Integration risk is elevated, as the Southeast expansion brings operational and cultural challenges that could delay margin realization. Occupancy volatility in senior living and potential reimbursement shifts in hospice represent ongoing headwinds. Competitive intensity from larger national players may pressure local market share if integration falters or if local differentiation is not sustained.

Forward Outlook

For 2026, PNTG guided to:

  • Operating cash flow of $45 to $55 million
  • Capital expenditures of approximately $15 million, focused on property upgrades

For full-year 2026, management maintained a focus on:

  • Margin improvement toward a 15 to 16 percent run rate, with a stretch target of 18 percent
  • Senior living occupancy improvement of 100 basis points, with incremental margin contribution

Management highlighted that optimization efforts are expected to be largely completed by year-end, setting up a higher EBITDA run rate heading into 2027. The outlook assumes successful integration and stable demand trends in hospice and senior living.

Takeaways

  • Operational Focus Replaces Acquisition Pace: The shift from large-scale M&A to disciplined integration and optimization marks a new phase for PNTG, with margin and cash flow taking precedence over footprint expansion.
  • Hospice Growth and Demographics Remain a Core Strength: PNTG’s above-market same-store growth in hospice demonstrates execution and positions the company to benefit from long-term demographic trends.
  • Execution on Integration and Occupancy Will Define 2026: Investors should monitor the pace of Southeast integration, occupancy-driven margin gains, and the ability to sustain local differentiation in competitive markets.

Conclusion

PNTG’s Q4 call signals a deliberate pivot toward operational discipline, with management betting on integration, occupancy gains, and local market execution to drive margin improvement and cash flow.
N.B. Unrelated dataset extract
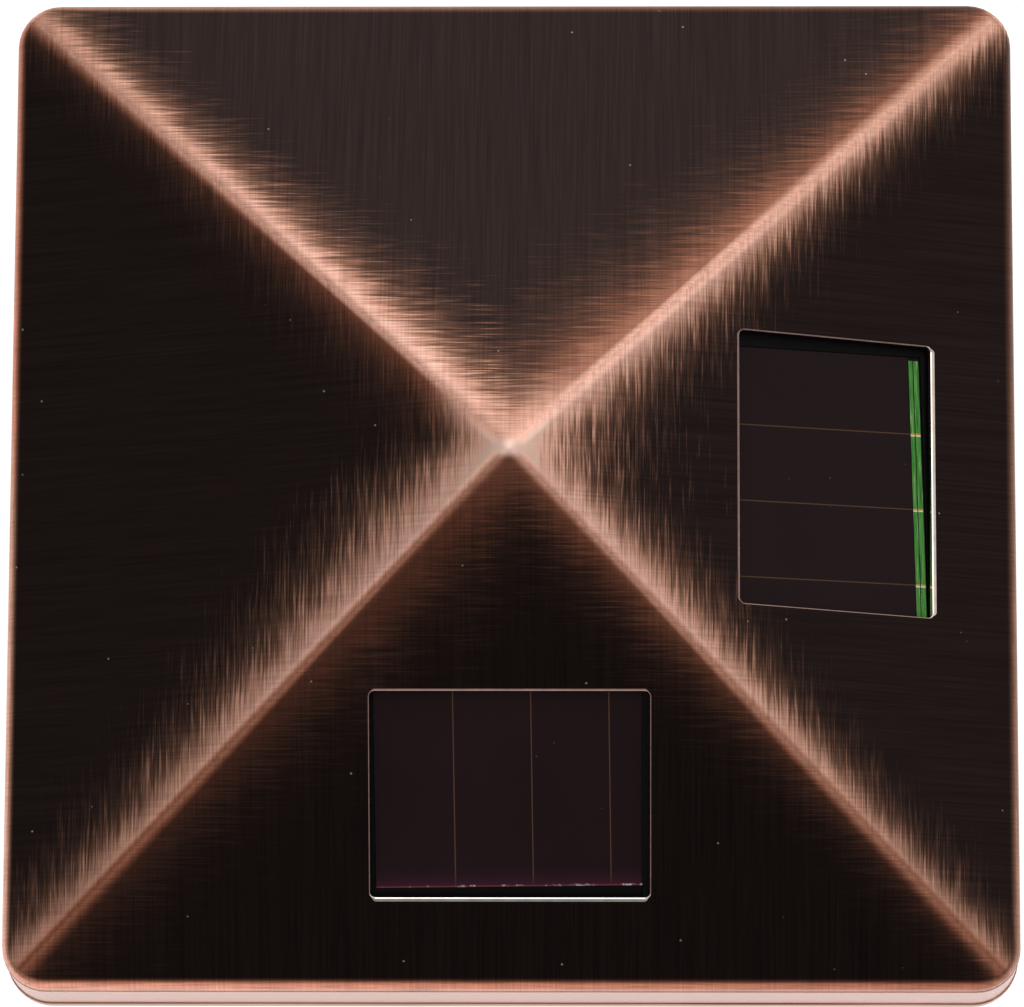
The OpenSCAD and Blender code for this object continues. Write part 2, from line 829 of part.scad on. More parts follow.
module board_screws() {
    color(steel) at_corners(boss_pos) translate([0, 0, 2 * (board_z + board_t)]) mirror([0, 0, 1])
        screw(small_r, small_pilot - 1, small_head_r, small_head_h, board_z + board_t);
}

// Leads that join a part to the board above it, at x, y
module leads(spots, drop) {
    color(nickel) for (p = spots) translate([p[0] - lead_w / 2, p[1] - lead_w / 2, board_z - drop])
        cube([lead_w, lead_w, drop]);
}

module driver_chip() {
    color("dimgray") translate([chip_x - chip_w / 2, part_y - chip_t / 2, board_z - part_gap - chip_h])
        cube([chip_w, chip_t, chip_h]);
    leads([for (i = [-1.5:1.5]) [chip_x + i * chip_pitch, part_y]], part_gap + lead_w);
}

module inductor() {
    color("seagreen") translate([choke_x - choke_l / 2, part_y, board_z - part_gap - choke_r])
        rotate([0, 90, 0]) cylinder(r = choke_r, h = choke_l, $fn = 48);
    color(nickel) translate([choke_x - choke_l / 2 - lead_w, part_y, board_z - part_gap - choke_r])
        rotate([0, 90, 0]) cylinder(r = lead_w / 2, h = choke_l + 2 * lead_w, $fn = 16);
    leads([for (side = [-1, 1]) [choke_x + side * (choke_l / 2 + lead_w), part_y]], part_gap + choke_r);
}

module capacitor() {
    color("navy") translate([capacitor_x, capacitor_y, board_z - part_gap - capacitor_h])
        cylinder(r = capacitor_r, h = capacitor_h, $fn = 48);
    leads([for (side = [-1, 1]) [capacitor_x, capacitor_y + side * capacitor_r / 3]], part_gap + lead_w);
}

module lamp(turn) {
    foot_x = box_in / 2 - lamp_foot_t;
    color(clear_acrylic) rotate([0, 0, turn]) translate([0, 0, lamp_z]) {
        translate([foot_x, 0, 0]) rotate([0, 90, 0]) {
            cylinder(r = lamp_r + lamp_flange, h = lamp_foot_t - touch, $fn = 48);
            cylinder(r = lamp_r, h = lamp_l - lamp_r, $fn = 48);
        }
        translate([foot_x + lamp_l - lamp_r, 0, 0]) sphere(lamp_r, $fn = 48);
        color(nickel) for (y = [-1, 1])
            translate([foot_x - lamp_leg, y * leg_pitch / 2 - leg_w / 2, -leg_w / 2]) {
                cube([lamp_leg + lamp_foot_t / 2, leg_w, leg_w]);
                cube([leg_w, leg_w, board_z - lamp_z + leg_w / 2]);
            }
    }
}

// ---------------------------------------------------------------- switch

module switch_body() {
    cavity_w = knob_foot_w + switch_travel + 2 * cavity_gap;
    cavity_d = knob_d + 2 * cavity_gap;
    cavity_h = knob_lift + knob_foot_h + cavity_gap;
    translate([0, switch_y, cover_top]) {
        color(steel) difference() {
            union() {
                translate([-switch_w / 2, -switch_d / 2, 0]) cube([switch_w, switch_d, switch_h]);
                translate([-switch_ear_w / 2, -switch_d / 2, 0])
                    cube([switch_ear_w, switch_d, switch_ear_t]);
            }
            translate([-cavity_w / 2, -cavity_d / 2, -1]) cube([cavity_w, cavity_d, cavity_h + 1]);
            for (x = [-1, 1]) translate([x * switch_screw_x, 0, -1])
                cylinder(r = switch_screw_r + slip, h = 3, $fn = 32);
        }
        color(nickel) for (x = [-1, 0, 1])
            translate([x * terminal_pitch - terminal_w / 2, -terminal_t / 2, switch_h])
                cube([terminal_w, terminal_t, terminal_l]);
    }
}

module switch_knob() {
    foot_z = cover_top + knob_lift;
    color("white") translate([-switch_travel / 2, switch_y - knob_d / 2, 0]) {
        translate([-knob_w / 2, 0, knob_z]) cube([knob_w, knob_d, foot_z + knob_foot_h / 2 - knob_z]);
        translate([-knob_foot_w / 2, 0, foot_z]) cube([knob_foot_w, knob_d, knob_foot_h]);
    }
}

module switch_screws() {
    top = cover_top + switch_ear_t;
    color(steel) for (x = [-1, 1])
        translate([x * switch_screw_x, switch_y, 2 * top]) mirror([0, 0, 1])
            screw(switch_screw_r, switch_screw_l, switch_screw_head_r, switch_screw_head_h, top);
}

module switch_wires() {
    foot = cover_top + switch_h + terminal_l;
    for (x = [-1, 0]) color(x < 0 ? wire_red : black_abs) wire(
        [x * terminal_pitch, switch_y, foot + touch],
        [x * terminal_pitch, switch_y, foot + wire_bend],
        [x * terminal_pitch, switch_y - wire_bend, board_z - wire_bend],
        [x * terminal_pitch, switch_y - wire_bend, board_z - touch],
        [1, 0, 0]
    );
}

// ---------------------------------------------------------------- base

// The post stands against the seat, which has a joggle round it
seat_w = post_w;
seat_r = collar_r;

module base_plate() {
    color(copper) difference() {
        union() {
            ring(plate_w, plate_r, seat_w - base_t, seat_r - base_t / 2, plate_z, base_t);
            slab(seat_w, seat_w, seat_r, seat_z, base_t);
            ring(plate_w, plate_r, plate_w - 2 * base_t, plate_r - base_t, deck_z - edge_h, edge_h);
        }
        slab(opening_w, opening_w, opening_r, seat_z - 1, seat_step + base_t + 2);
        at_corners(pillar_pos) translate([0, 0, plate_z - 1])
            cylinder(r = base_screw_r + slip, h = base_t + 2, $fn = 32);
        peg_slots();
    }
}

module base_screws() {
    color(steel) at_corners(pillar_pos)
        screw(base_screw_r, base_screw_l, base_head_r, base_head_h, plate_z);
}

module post_collar() {
    color(copper) difference() {
        union() {
            ring(collar_out, collar_r + base_t, collar_in, collar_r, 0, plate_z);
            ring(collar_out + 2 * base_t, collar_r + 2 * base_t, collar_in, collar_r, 0, hem_h);
            ring(2 * flange_half, flange_r, collar_in, collar_r, plate_z - base_t, base_t);
        }
        for (turn = [LEFT, RIGHT]) rotate([0, 0, turn]) for (y = [-1, 1])
            translate([collar_in / 2 - 1, y * post_hole_pitch / 2, collar_h / 2]) rotate([0, 90, 0])
                cylinder(r = post_hole_r, h = base_t + 2, $fn = 48);
    }
}

// ---------------------------------------------------------------- nodes

roof_cap();
roof_adhesive();
cell_sealant(CELL_FRONT);  // cell_sealant_front
cell_sealant(CELL_RIGHT);  // cell_sealant_right
solar_cell(CELL_FRONT);  // solar_cell_front
solar_cell(CELL_RIGHT);  // solar_cell_right
cell_wires(CELL_FRONT);  // cell_wires_front
cell_wires(CELL_RIGHT);  // cell_wires_right
lens_ring();
inner_housing();
housing_seal();
bottom_cover();
cover_screws();
battery_door();
hinge_pin();
battery();
contact_positive();
contact_negative();
contact_spring();
battery_wires();
circuit_board();
board_screws();
driver_chip();
inductor();
capacitor();
lamp(FRONT);  // lamp_front
lamp(RIGHT);  // lamp_right
lamp(BACK);  // lamp_back
lamp(LEFT);  // lamp_left
switch_body();
switch_knob();
switch_screws();
switch_wires();
base_plate();
base_screws();
post_collar();
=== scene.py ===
"""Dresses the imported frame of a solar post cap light: pieces, finishes, studio and camera."""
import logging
import math
from contextlib import contextmanager
from dataclasses import dataclass, field
from enum import Enum
from typing import Any, Callable, Iterator, Optional, Sequence

import bmesh
import bpy
from mathutils import Matrix, Vector


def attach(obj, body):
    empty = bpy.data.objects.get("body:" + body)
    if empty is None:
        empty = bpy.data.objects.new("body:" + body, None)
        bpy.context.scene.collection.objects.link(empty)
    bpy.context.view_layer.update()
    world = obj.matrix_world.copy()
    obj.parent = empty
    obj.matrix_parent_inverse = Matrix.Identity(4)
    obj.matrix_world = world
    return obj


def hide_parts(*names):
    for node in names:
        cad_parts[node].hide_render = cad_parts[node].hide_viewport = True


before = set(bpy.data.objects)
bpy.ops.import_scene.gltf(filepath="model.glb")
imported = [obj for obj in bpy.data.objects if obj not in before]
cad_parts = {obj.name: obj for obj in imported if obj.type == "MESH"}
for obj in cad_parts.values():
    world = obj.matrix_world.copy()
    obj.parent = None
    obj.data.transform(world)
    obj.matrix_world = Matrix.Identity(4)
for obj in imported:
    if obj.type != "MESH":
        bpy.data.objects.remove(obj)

MM = 0.001
PILLAR = 51.956  # the plate's screws from both middle lines, in millimetres
BOX = 28.5  # the screws of the cover and the board from them
QUARTER = math.pi / 2
Piece = bpy.types.Object
Tree = bpy.types.NodeTree
log = logging.getLogger("post_cap_light")


class Side(Enum):
    """A side of the square, as its turn about +Z in degrees."""

    RIGHT = 0
    BACK = 90
    LEFT = 180
    FRONT = -90

    @property
    def turn(self) -> Matrix:
        """The turn from the right-hand side to this one."""
        return Matrix.Rotation(math.radians(self.value), 4, "Z")


class Kind(Enum):
    """What a selection in edit mode is made of."""

    VERT = "verts"
    EDGE = "edges"
    FACE = "faces"


# ---------------------------------------------------------------- bench: shaping pieces


def put_down() -> None:
    """Leaves edit mode and deselects everything."""
    if bpy.context.object and bpy.context.object.mode != "OBJECT":
        bpy.ops.object.mode_set(mode="OBJECT")
    bpy.ops.object.select_all(action="DESELECT")


def pick_up(piece: Piece) -> None:
    """Makes one piece active and the only one selected."""
    put_down()
    piece.select_set(True)
    bpy.context.view_layer.objects.active = piece


@contextmanager
def editing(piece: Piece) -> Iterator[None]:
    """Edit mode on one piece, with nothing in it selected."""
    pick_up(piece)
    bpy.ops.object.mode_set(mode="EDIT")
    bpy.ops.mesh.select_all(action="DESELECT")
    yield
    bpy.ops.object.mode_set(mode="OBJECT")


def select(piece: Piece, kind: Kind, test: Callable[[Any], bool]) -> int:
    """Selects what passes a test, in edit mode.

    Args:
        piece: the piece that is being edited.
        kind: vertices, edges or faces.
        test: takes the vertex, edge or face.

    Returns:
        How many were selected.
    """
    bpy.ops.mesh.select_mode(type=kind.name)
    bpy.ops.mesh.select_all(action="DESELECT")
    mesh = bmesh.from_edit_mesh(piece.data)
    mesh.normal_update()
    found = [item for item in getattr(mesh, kind.value) if test(item)]
    for item in found:
        item.select_set(True)
    bmesh.update_edit_mesh(piece.data)
    return len(found)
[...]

The company is well-positioned to capture demographic tailwinds in hospice, but successful Southeast integration will be the key determinant of 2026 performance.

Industry Read-Through

PNTG’s experience highlights a broader trend in post-acute and senior care: market share is increasingly won through local execution and operational excellence, not just scale. The demographic “silver wave” is beginning to drive sustained demand in hospice, but operators must balance integration complexity and occupancy management to realize margin potential. Industry peers should note the shift from aggressive M&A to disciplined optimization, as capital markets and reimbursement environments reward cash flow stability and margin delivery over raw expansion.